Update getEnvVariables function

ts
const getEnvVariables = () => { const nomadUrl = process.env.NOMAD_URL if (!nomadUrl) throw new Error("NOMAD_URL is not set") const nomadToken = process.env.NOMAD_TOKEN if (!nomadToken) throw new Error("NOMAD_TOKEN is not set") const domain = process.env.DOMAIN if (!domain) throw new Error("DOMAIN is not set") const postgresPassword = process.env.POSTGRES_PASSWORD if (!postgresPassword) throw new Error("POSTGRES_PASSWORD is not set") const postgresUser = process.env.POSTGRES_USER if (!postgresUser) throw new Error("POSTGRES_USER is not set") const postgresDatabase = process.env.POSTGRES_DB if (!postgresDatabase) throw new Error("POSTGRES_DB is not set") return { nomadUrl, nomadToken, domain, postgresPassword, postgresUser, postgresDatabase } }

And its call

ts
const { nomadUrl, nomadToken, domain, postgresPassword, postgresUser, postgresDatabase } = getEnvVariables()

Add new jobs to the run function:

ts
const echo = new nomad.Job( "Echo", { jobspec: readFileSync(".nomad/echo.nomad", "utf-8"), hcl2: { vars: { POSTGRES_PASSWORD: postgresPassword, POSTGRES_USER: postgresUser, POSTGRES_DATABASE: postgresDatabase, DOMAIN: domain } } }, { provider: nomadProvider } ) const postgres = new nomad.Job( "Postgres", { jobspec: readFileSync(".nomad/postgres.nomad", "utf-8"), hcl2: { vars: { POSTGRES_PASSWORD: postgresPassword, POSTGRES_USER: postgresUser, POSTGRES_DATABASE: postgresDatabase, DOMAIN: domain } } }, { provider: nomadProvider } )
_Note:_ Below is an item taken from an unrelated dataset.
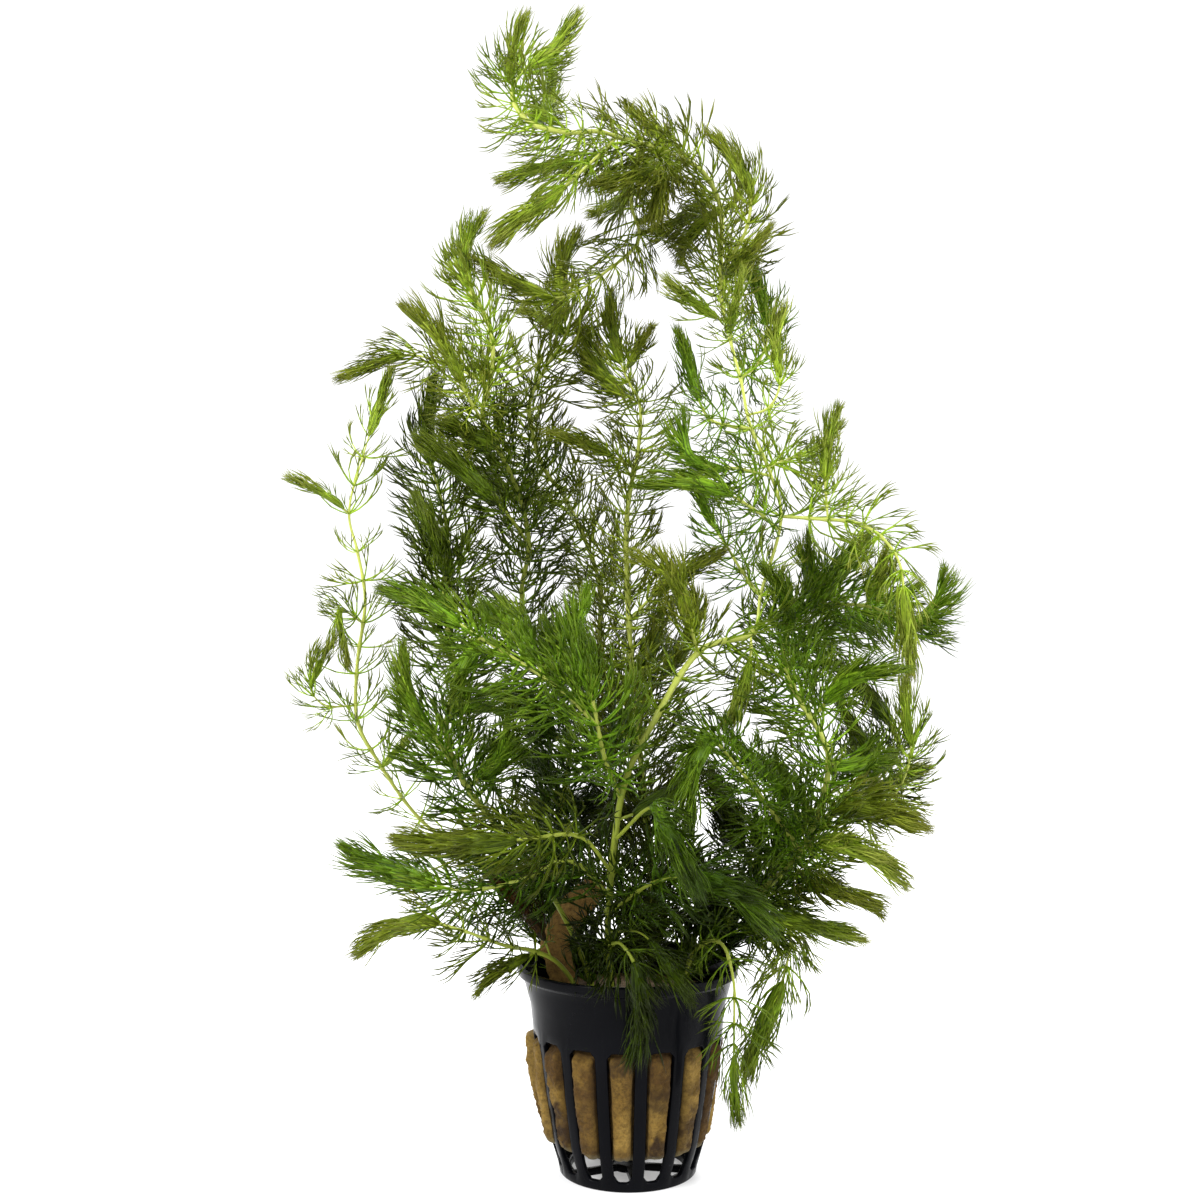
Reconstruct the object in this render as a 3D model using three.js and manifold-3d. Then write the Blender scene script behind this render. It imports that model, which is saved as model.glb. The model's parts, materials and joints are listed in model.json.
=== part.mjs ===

Do env $(cat .env | xargs) sst deploy

Visit the UI, you should see jobs, wait for them to be healthy, then visit https://example.com, you should see something like this:

shell
DATABASE_URL: postgres://oofer:super-secret@10.11.12.13:24847/boofer CURRENT_PORT: 28721

Running openssl s_client -connect database.example.com:5432 should show us that TLS is working, indicating that we have an encrypted connection to the database from the outside.

Refresh the page a couple of times, you should see different ports in the CURRENT_PORT field.

And I guess that's it. Now we have a working Nomad setup with Traefik, and we have a way to do rolling updates, run multiple instances of services, and connect them to each other.